## Conceptual Physics (12th Edition)

Unlike in the classical formula, p = mv, the increase in a particle's relativistic momentum, $p = \gamma mv$, does not depend in a linear fashion upon its speed.
The relativistic formula for momentum, $p = \gamma mv$, is greater than the classical formula $p = mv$. This shows that the relativistic momentum increases with $\gamma$, not linearly with speed. Near v = c, the momentum increases at a faster rate (percentage-wise) than speed so a 5 percent increase in momentum for a 1 percent increase in speed is quite possible.

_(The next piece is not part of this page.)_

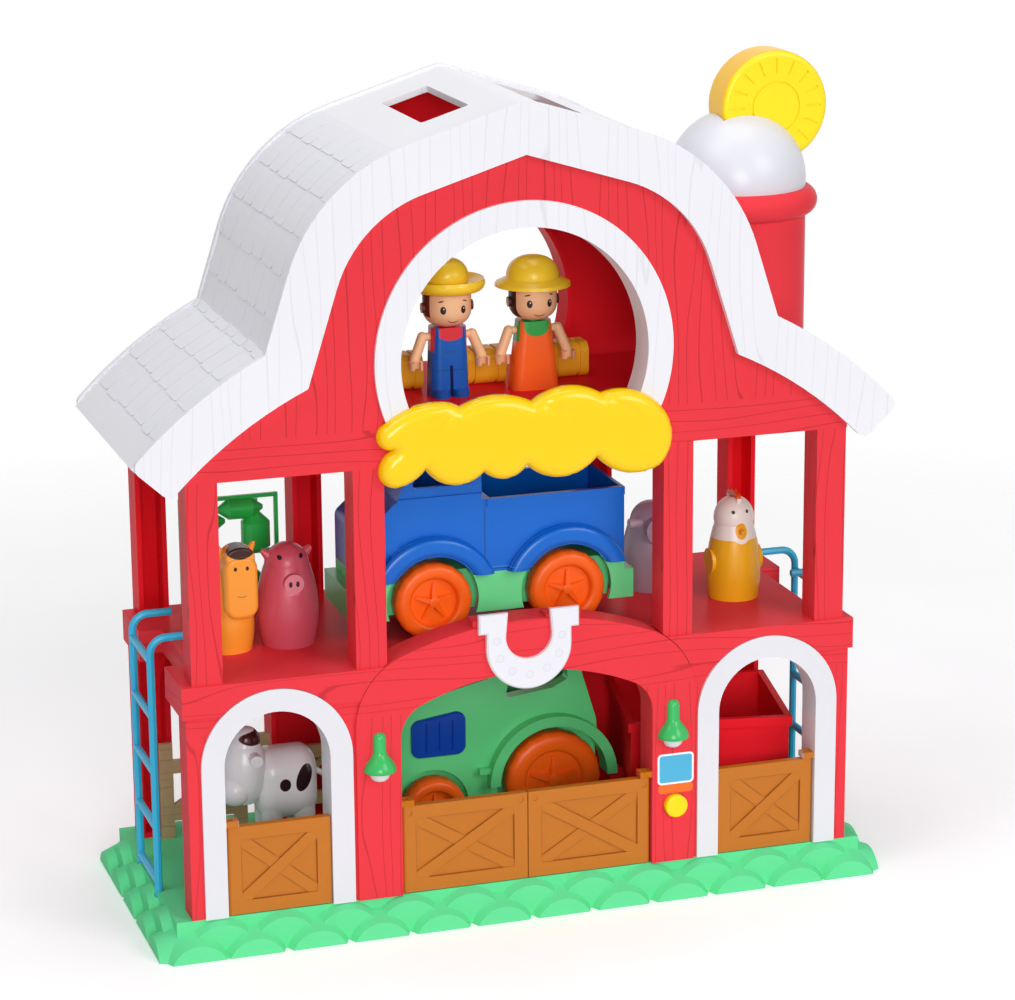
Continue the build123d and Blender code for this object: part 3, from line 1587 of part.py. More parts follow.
# Animals: egg-shaped standing figures, and a cow on four legs
def egg(x, y, base_z, foot, belly, belly_z, top):
    """Upright egg on a flat foot, revolved in the part in work."""
    rear = Plane(origin=(x, y, base_z), x_dir=(0, 1, 0), z_dir=(1, 0, 0))
    brow = (0.72 * belly, (belly_z + top) / 2 + 0.12 * top)
    with BuildSketch(rear) as half:
        with BuildLine():
            Line((0, 0), (foot, 0))
            ThreePointArc((foot, 0), (belly, belly_z), brow)
            ThreePointArc(brow, (0.42 * belly, 0.96 * top), (crown_flat, top))
            Polyline((crown_flat, top), (0, top), (0, 0))
        make_face()
    revolve(half.sketch, axis=Axis((x, y, 0), (0, 0, 1)))


horse_post_gap = 23.3
horse_x = horse_post_gap - post_outer_x
horse_face = 4
horse_y = -14
pig_spacing = 31
pig_x = horse_x + pig_spacing
pig_y = -14
chicken_post_gap = 29.8
chicken_x = post_outer_x - chicken_post_gap
chicken_y = -13
sheep_post_gap = 17.3
sheep_x = post_inner_x + sheep_post_gap
sheep_y = 16
cow_shift = 18.5
cow_x = cow_shift - side_door_x
cow_y = 3

with BuildPart() as pig:
    egg(pig_x, pig_y, deck_z, 13, 15.5, 18, 52)
    with Locations((pig_x, pig_y - 12.5, deck_z + 34)):
        Cylinder(5, 5, rotation=(90, 0, 0))
    for side in (-1, 1):
        with Locations((pig_x + side * 9.5, pig_y, deck_z + 46)):
            Cone(4, 1.2, 8, rotation=(0, side * 50, 0))
        with Locations((pig_x + side * 1.8, pig_y - 16, deck_z + 34)):
            Cylinder(0.9, 3, rotation=(90, 0, 0), mode=Mode.SUBTRACT)
save(pig.part, "pig")

horse_face_front = horse_y - 17
with BuildPart() as horse:
    egg(horse_x, horse_y, deck_z, 12, 13.5, 14, 46)
    with BuildSketch(house_plane(horse_face_front)):
        with Locations((horse_x + horse_face, deck_z + 35)):
            RectangleRounded(17, 32, 6.5)
    extrude(amount=-16)
    fillet(horse.faces().sort_by(Axis.Y)[0].edges(), 2.5)
    with BuildSketch(house_plane(horse_face_front + 1)):
        with Locations((horse_x + horse_face, deck_z + 50.5)):
            Ellipse(7.4, 5)
    extrude(amount=-12)
    fillet(horse.faces().filter_by(Axis.Y).sort_by(Axis.Y)[1].edges(), 1.2)
    for side in (-1, 1):
        with Locations((horse_x + horse_face + side * 7.5, horse_y - 4, deck_z + 51)):
            Cone(3.2, 0.8, 9, rotation=(0, side * 28, 0))
save(horse.part, "horse")

with BuildPart() as chicken:
    egg(chicken_x, chicken_y, deck_z, 13, 14, 12, 54)
    with Locations((chicken_x, chicken_y - 9.5, deck_z + 37)):
        Cone(3.2, 0.8, 7, rotation=(90, 0, 0))
    for i in range(3):
        with Locations((chicken_x, chicken_y - 4 + 4 * i, deck_z + 54 - abs(i - 1))):
            Cylinder(3.2, 2.4, rotation=(0, 90, 0))
    for side in (-1, 1):
        with Locations((chicken_x + side * 12.5, chicken_y, deck_z + 20)):
            Cylinder(6.5, 3, rotation=(0, 90, 0))
save(chicken.part, "chicken")

with BuildPart() as sheep:
    egg(sheep_x, sheep_y, deck_z, 13, 15, 18, 47)
    with Locations((sheep_x, sheep_y - 11, deck_z + 34)):
        Cylinder(7.5, 7, rotation=(90, 0, 0))
    for side in (-1, 1):
        with Locations((sheep_x + side * 11, sheep_y - 6, deck_z + 37)):
            Cylinder(2.6, 7, rotation=(0, 90, 0))
save(sheep.part, "sheep")

cow_belly_z = 40
cow_back_z = 77.5
cow_half = 14
cow_reach = 17
cow_head_x = cow_x - cow_reach
cow_leg = 5.6
cow_head_z = 51
with BuildPart() as cow:
    with BuildSketch(Plane.YZ.offset(cow_x - 13)):
        with Locations((cow_y, (cow_belly_z + cow_back_z) / 2)):
            RectangleRounded(2 * cow_half, cow_back_z - cow_belly_z, 13)
    extrude(amount=31)
    fillet(cow.faces().filter_by(Axis.X).edges(), 8)
    with BuildSketch(Plane.XY.offset(floor_z)):
        with Locations((cow_x + 2.5, cow_y)):
            with GridLocations(17, 14, 2, 2):
                Circle(cow_leg)
    extrude(amount=cow_belly_z - floor_z + 10)
    egg(cow_head_x - 2, cow_y - 4, cow_head_z, 5, 11.5, 15, 38)
    with Locations((cow_head_x - 8, cow_y - 7, cow_head_z + 8)):
        Sphere(8.3)
    with Locations((cow_head_x - 1, cow_y - 4, cow_head_z + 33)):
        Sphere(7.4)
    for side in (-1, 1):
        with Locations((cow_head_x + 1, cow_y - 4 + side * 12, cow_head_z + 26)):
            Cylinder(3.2, 7, rotation=(90, 0, 0))
    with Locations((cow_x + 20, cow_y, 62)):
        Cylinder(1.5, 10, rotation=(0, 120, 0))
save(cow.part, "cow")

# Accessories: round bales in the loft, a vegetable sprue and fence panels
bale_radius = 9
bale_length = 24
bale_y = 12
bale_places = (-42, 2, 46)

with BuildPart() as hay_bales:
    for x in bale_places:
        with BuildSketch(Plane.YZ.offset(x - bale_length / 2)):
            with Locations((bale_y, loft_z + bale_radius)):
                RectangleRounded(2 * bale_radius, 2 * bale_radius, 5)
        extrude(amount=bale_length)
        for band in (-1, 1):
            with BuildSketch(Plane.YZ.offset(x + band * bale_length / 4)):
                with Locations((bale_y, loft_z + bale_radius)):
                    RectangleRounded(3 * bale_radius, 3 * bale_radius, 5)
                    RectangleRounded(2 * bale_radius - 1.6, 2 * bale_radius - 1.6, 4.2, mode=Mode.SUBTRACT)
            extrude(amount=1.6, mode=Mode.SUBTRACT)
save(hay_bales.part, "hay_bales")

sprue_y = 47
sprue_bar = 2
sprue_post_gap = 13.8
sprue_width = 52
sprue_left = sprue_post_gap - post_outer_x
sprue_right = sprue_left + sprue_width
sprue_top = 199
pod_length = 20
pod_radius = 5.5
with BuildPart() as vegetables:
    sprue_mid = ((sprue_left + sprue_right) / 2, (deck_z + sprue_top) / 2)
    with BuildSketch(house_plane(sprue_y)):
        with Locations(sprue_mid):
            Rectangle(sprue_right - sprue_left, sprue_top - deck_z)
            Rectangle(
                sprue_right - sprue_left - 2 * sprue_bar,
                sprue_top - deck_z - 2 * sprue_bar,
                mode=Mode.SUBTRACT,
            )
            Rectangle(sprue_right - sprue_left, sprue_bar)
        with Locations((sprue_left + 12, sprue_mid[1]), (sprue_left + 38, sprue_mid[1])):
            Rectangle(sprue_bar, sprue_top - deck_z)
    extrude(amount=-sprue_bar)
    for x, z, turn in ((32, 192, 90), (12, 186, 90), (12, 152, 0)):
        with Locations((sprue_left + x, sprue_y + sprue_bar / 2, z)):
            with Locations(Rotation(0, turn, 0)):
                Cylinder(pod_radius, pod_length - 8)
                with Locations((0, 0, pod_length / 2 - 4)):
                    Cone(pod_radius, 1.2, 6, align=(Align.CENTER, Align.CENTER, Align.MIN))
                with Locations((0, 0, 4 - pod_length / 2)):
                    Cone(1.2, pod_radius, 6, align=(Align.CENTER, Align.CENTER, Align.MAX))
    with Locations((sprue_left + 40, sprue_y + sprue_bar / 2, 178)):
        Cylinder(7.5, 13)
        with Locations((0, 0, 6.5)):
            Cone(7.5, 2.5, 5, align=(Align.CENTER, Align.CENTER, Align.MIN))
            Cylinder(1.5, 12, align=(Align.CENTER, Align.CENTER, Align.MIN))
    with Locations((sprue_left + 36, sprue_y + sprue_bar / 2, 152)):
        Sphere(8)
        Cylinder(1.5, 24)
save(vegetables.part, "vegetables")

fence_height = 52
fence_length = 46
fence_thickness = 3
fence_rail = 7
fence_y = 45
fence_inset = 33
fence_pitch = 52
with BuildPart() as fence_panels:
    for x in (fence_inset - wall_half_width, fence_inset + fence_pitch - wall_half_width):
        with BuildSketch(house_plane(fence_y)):
            with Locations((x, floor_z + fence_height / 2)):
                with GridLocations(fence_length - fence_rail, 1, 2, 1):
                    Rectangle(fence_rail, fence_height)
                with GridLocations(1, fence_height / 2, 1, 2):
                    Rectangle(fence_length, fence_rail)
                Rectangle(fence_length - fence_rail, fence_rail / 2, rotation=32)
        extrude(amount=-fence_thickness)
save(fence_panels.part, "fence_panels")
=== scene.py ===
# %% [markdown]
# # Toy farm playset
# This notebook dresses the jointed CAD model of a toy farm: a red barn with a white
# roof on a green base, with gates, a silo, vehicles, farmers and animals. The CAD
# pieces stay where they are. Each step gives them a finish, or adds a piece whose
# form is finer than the CAD model's.

import math
import random

import bmesh
import bpy
from mathutils import Matrix, Vector
from mathutils.bvhtree import BVHTree
from mathutils.geometry import delaunay_2d_cdt


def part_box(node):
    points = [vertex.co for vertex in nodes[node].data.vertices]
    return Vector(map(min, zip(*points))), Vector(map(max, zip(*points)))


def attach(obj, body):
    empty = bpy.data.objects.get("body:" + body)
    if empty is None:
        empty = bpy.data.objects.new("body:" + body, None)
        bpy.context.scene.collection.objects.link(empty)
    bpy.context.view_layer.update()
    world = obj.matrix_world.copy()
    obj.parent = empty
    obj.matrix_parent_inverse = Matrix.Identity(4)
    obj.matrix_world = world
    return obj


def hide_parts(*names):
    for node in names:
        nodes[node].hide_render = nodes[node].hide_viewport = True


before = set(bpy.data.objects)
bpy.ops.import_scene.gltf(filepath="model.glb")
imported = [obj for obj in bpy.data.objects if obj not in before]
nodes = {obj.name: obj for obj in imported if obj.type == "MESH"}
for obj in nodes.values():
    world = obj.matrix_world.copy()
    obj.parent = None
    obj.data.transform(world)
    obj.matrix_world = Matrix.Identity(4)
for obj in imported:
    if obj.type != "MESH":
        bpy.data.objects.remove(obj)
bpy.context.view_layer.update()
MM = 0.001
random.seed(7)
print(len(nodes), "CAD nodes")

# %% [markdown]
# ## Colours and shader nodes
# Colours are easiest to note as the sRGB hex codes of a screen, but Cycles reckons in
# linear light, so one function turns one into the other. Materials could be put
# together by hand in the shader editor. Here one small function adds a node with its
# settings and links, so that a material reads from top to bottom.


# %% Colours
def linear(hex_code):
    """sRGB hex code to linear RGBA."""
    out = []
    for i in (0, 2, 4):
        c = int(hex_code[i : i + 2], 16) / 255
        out.append(c / 12.92 if c <= 0.04045 else ((c + 0.055) / 1.055) ** 2.4)
    return (*out, 1.0)


def darker(hex_code, share):
    """The same colour with less light in it."""
    return "".join(f"{int(int(hex_code[i : i + 2], 16) * share):02X}" for i in (0, 2, 4))


print("mid grey is", round(linear("808080")[0], 3), "in linear light")


# %% Nodes
def node(tree, kind, inputs=(), **settings):
    """Adds a shader node. Its inputs take a socket to link or a value to hold."""
    made = tree.nodes.new(kind)
    for key, value in settings.items():
        setattr(made, key, value)
    for key, value in dict(inputs).items():
        if isinstance(value, bpy.types.NodeSocket):
            tree.links.new(value, made.inputs[key])
        else:
            made.inputs[key].default_value = value
    return made


# %% [markdown]
# ## Wood grain in the moulds
# The barn's boards carry the wavy lines of wood grain, cut into the mould. They stand
# upright on walls and posts and lie level on beams. A bump image could show them, but
# lines drawn by nodes need no picture and keep their real spacing in millimetres. The
# place across the boards, pushed about by slow noise, is folded into a zigzag, and
# its tips are the lines. A pixel of the render is 0.5 mm, and a finer line would not
# show, so they are drawn about that wide.
# The lines are also drawn a little darker in colour, as painted shade in their grooves.

# %% Grain lines
GRAIN_STRETCH = 8  # a wave is this much longer along a board than across it
GRAIN_DRIFT = 3.4  # how far the noise pushes a line, in line spacings
LINE_CORE, LINE_EDGE = 0.012, 0.045  # half widths of a line, in line spacings
FLANK = 0.6  # up to this share of Y in its normal, a face looks to the side
STEEP = 0.5  # up to this share of Z, a face stands upright; flatter ones have no grain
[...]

Here is the numerical proof. Let v = 0.907c. Find $\gamma$ at v = 0.907c. It is $\frac{1}{\sqrt{1-v^{2}/c^{2}}}$, or $\frac{1}{\sqrt{1-0.907^{2}}}$, which is 2.37. Now let the speed v increase by 1 percent. v = 0.916c Find $\gamma$ at v = 0.916c. It is $\frac{1}{\sqrt{1-v^{2}/c^{2}}}$, or $\frac{1}{\sqrt{1-0.916^{2}}}$, which is 2.49. With a 1 percent increase in speed, the factor $\gamma$ has increased by 5 percent, and so has the momentum.